It is possible to communicate with more than 1 serial line from the 2560 board to other devices, so why not communicate to a second device for sending and receiving commands for supervisory control and data acquisition of the board (scada)? A serial RS232 line could make serial communication, a serial to USB (radio) connection or for example a Bluetooth connection. The standard sketch, supports functions for communication. Via the extra serial line the board is able to receive and send commands from another device. The “other” device is always the master and the Arduino board acts as a slave capable of executing all commands to control or influence the main loop of the finite state machine. Some examples of probable HMI’s are a terminal program (simple) or a Visual Studio program. The only thing to do on the HMI master, is sending commands and process the received data from the board. No extra programming is needed on the board! It is only necessary to set a variable in the sketch (boolean UseHMISerial=true; or false when you decide not using the extra serial line). You also have to program the setup of the serial line (this is not necessary when TX1/RX1 is used; this is standard). 

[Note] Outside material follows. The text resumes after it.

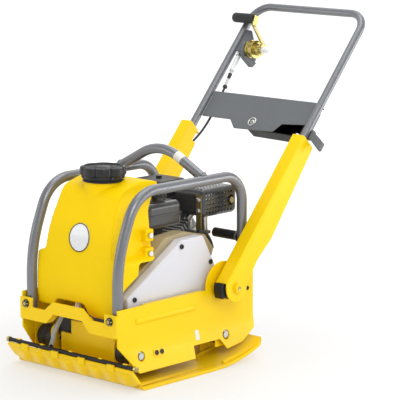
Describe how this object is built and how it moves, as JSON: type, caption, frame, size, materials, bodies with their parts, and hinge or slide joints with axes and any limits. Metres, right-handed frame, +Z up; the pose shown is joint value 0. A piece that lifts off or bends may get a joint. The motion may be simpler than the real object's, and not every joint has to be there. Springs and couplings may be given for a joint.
{
  "type": "reversible vibratory plate compactor",
  "caption": "Petrol plate compactor: sprung deck on a curved sole plate, water tank, engine, belt drive, tube guard and a folding guide pole with a travel lever.",
  "frame": {"origin": "on the flat sole, in the middle of its width, near the front third of the machine", "axes": "+X towards the belt guard side, -Y towards the front (the nose and the spray bar), +Z up; the guide pole leans to +Y"},
  "size_m": [0.55, 1.0693, 0.9755],
  "materials": {
    "yellow_paint": "satin enamel with fine orange peel",
    "yellow_tank": "moulded, satin",
    "grey_paint": "metallic grey, satin",
    "panel_grey": "satin",
    "dark_steel": "black, satin",
    "zinc": "zinc plated",
    "yellow_zinc": "yellow passivated zinc",
    "guard_white": "satin light grey",
    "guard_beige": "satin",
    "black_rubber": "matt",
    "black_plastic": "grained",
    "engine_black": "satin",
    "cast": "as cast",
    "iron": "as cast",
    "steel": "ground",
    "clear_hose": "translucent",
    "badge_grey": "gloss",
    "white_plastic": "gloss"
  },
  "bodies": {
    "machine": {"base_plate": "yellow_paint", "base_brackets": "yellow_paint", "rubber_buffers": "black_rubber", "exciter_housing": "iron", "exciter_covers": "cast", "exciter_bearings": "steel", "v_belt": "black_rubber", "chassis_walls": "yellow_paint", "front_cross_member": "yellow_paint", "engine_deck": "yellow_paint", "roll_bars": "grey_paint", "lifting_hoop": "grey_paint", "rear_stub_bar": "dark_steel", "frame_bolts": "zinc", "water_tank": "yellow_tank", "tank_emblem": "badge_grey", "water_hose": "clear_hose", "water_tap_body": "white_plastic", "spray_bar": "dark_steel", "spray_bar_clips": "yellow_paint", "guard_shell": "guard_beige", "guard_cover": "guard_white", "guard_bolts": "dark_steel", "crankcase": "cast", "cylinder": "cast", "rocker_cover": "cast", "fan_housing": "engine_black", "recoil_cover": "engine_black", "fuel_tank": "engine_black", "carburettor": "cast", "air_cleaner": "black_plastic", "muffler": "steel", "muffler_guard": "engine_black", "pivot_bushes": "steel"},
    "pole": {"pole_arms": "yellow_paint", "handle_tube": "grey_paint", "control_panel": "panel_grey", "pole_tray": "black_plastic", "lever_bracket": "panel_grey", "control_cable": "black_rubber"},
    "travel_lever": {"travel_lever": "yellow_zinc", "lever_grip": "black_rubber", "lever_nut": "white_plastic"},
    "shift_arm": {"shift_arm": "zinc"},
    "cap_seal": {"tank_cap_seal": "black_rubber"},
    "tank_cap": {"tank_cap": "black_plastic"},
    "fuel_cap": {"fuel_cap": "black_plastic"},
    "crank": {"crankshaft": "steel", "drive_clutch": "iron"},
    "exciter_front": {"eccentric_shaft_front": "steel", "timing_gear_front": "steel", "exciter_pulley": "iron"},
    "exciter_rear": {"eccentric_shaft_rear": "steel", "timing_gear_rear": "steel"},
    "starter": {"starter_handle": "black_plastic"},
    "throttle": {"throttle_lever": "zinc"},
    "choke": {"choke_lever": "black_plastic"},
    "rocker_switch": {"engine_switch": "black_plastic"},
    "tap_lever": {"water_tap_lever": "dark_steel"},
    "dipstick": {"oil_dipstick": "black_plastic"}
  },
  "joints": [
    {"name": "pole_pivot", "type": "hinge", "parent": "machine", "child": "pole", "pos_m": [0, 0.16, 0.226], "axis": [1, 0, 0], "range_deg": [0, 41]},
    {"name": "travel_lever_turn", "type": "hinge", "parent": "pole", "child": "travel_lever", "pos_m": [-0.14, 0.67029, 0.84106], "axis": [1, 0, 0], "range_deg": [0, 40]},
    {"name": "shift_arm_turn", "type": "hinge", "parent": "machine", "child": "shift_arm", "pos_m": [-0.133, -0.065, 0.112], "axis": [1, 0, 0], "range_deg": [0, 20]},
    {"name": "cap_seal_lift", "type": "slide", "parent": "machine", "child": "cap_seal", "axis": [0, 0, 1], "range_m": [0, 0.005]},
    {"name": "tank_cap_turn", "type": "hinge", "parent": "cap_seal", "child": "tank_cap", "pos_m": [0.004, -0.133, 0.57], "axis": [0, 0, 1], "range_deg": [0, 360]},
    {"name": "fuel_cap_turn", "type": "hinge", "parent": "machine", "child": "fuel_cap", "pos_m": [0.05, 0.04, 0.488], "axis": [0, 0, 1], "range_deg": [0, 90]},
    {"name": "crank_spin", "type": "hinge", "parent": "machine", "child": "crank", "pos_m": [0, 0.066, 0.268], "axis": [1, 0, 0], "continuous": true},
    {"name": "exciter_front_spin", "type": "hinge", "parent": "machine", "child": "exciter_front", "pos_m": [0, -0.105, 0.092], "axis": [1, 0, 0], "continuous": true},
    {"name": "exciter_rear_spin", "type": "hinge", "parent": "machine", "child": "exciter_rear", "pos_m": [0, -0.025, 0.092], "axis": [1, 0, 0], "continuous": true},
    {"name": "starter_pull", "type": "slide", "parent": "machine", "child": "starter", "axis": [-0.8521, 0.1504, 0.5013], "range_m": [0, 0.6], "stiffness_N_per_m": 12, "springref_m": -0.4},
    {"name": "throttle_turn", "type": "hinge", "parent": "machine", "child": "throttle", "pos_m": [-0.097, 0.215, 0.402], "axis": [0, 1, 0], "range_deg": [-10, 18]},
    {"name": "choke_turn", "type": "hinge", "parent": "machine", "child": "choke", "pos_m": [-0.116, 0.19, 0.402], "axis": [1, 0, 0], "range_deg": [-20, 30]},
    {"name": "engine_switch_rock", "type": "hinge", "parent": "machine", "child": "rocker_switch", "pos_m": [-0.132, 0.006, 0.348], "axis": [0, 1, 0], "range_deg": [-12, 12]},
    {"name": "water_tap_turn", "type": "hinge", "parent": "machine", "child": "tap_lever", "pos_m": [0.009, -0.222, 0.187], "axis": [-1, 0, 0], "range_deg": [0, 90]},
    {"name": "oil_dipstick_turn", "type": "hinge", "parent": "machine", "child": "dipstick", "pos_m": [0.02, -0.043, 0.2148], "axis": [0, -0.774, 0.6332], "range_deg": [0, 90]}
  ],
  "couplings": [
    {"joint": "shift_arm_turn", "follows": "travel_lever_turn", "ratio": 0.5},
    {"joint": "cap_seal_lift", "follows": "tank_cap_turn", "m_per_rad": 0.00079577},
    {"joint": "exciter_front_spin", "follows": "crank_spin", "ratio": 1.5},
    {"joint": "exciter_rear_spin", "follows": "crank_spin", "ratio": -1.5}
  ]
}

In sub chapter “HMI Messages”, all available commands are described. In general there are commands for fetching, setting, polling[1] and getting meta[2] data.

[1] Fetching data with a certain frequency is called polling.
[2] Metadata is “data about data”. Metadata assists in resource discovery by “allowing resources to be found by relevant criteria, identifying resources, bringing similar resources together, distinguishing dissimilar resources, and giving location information.”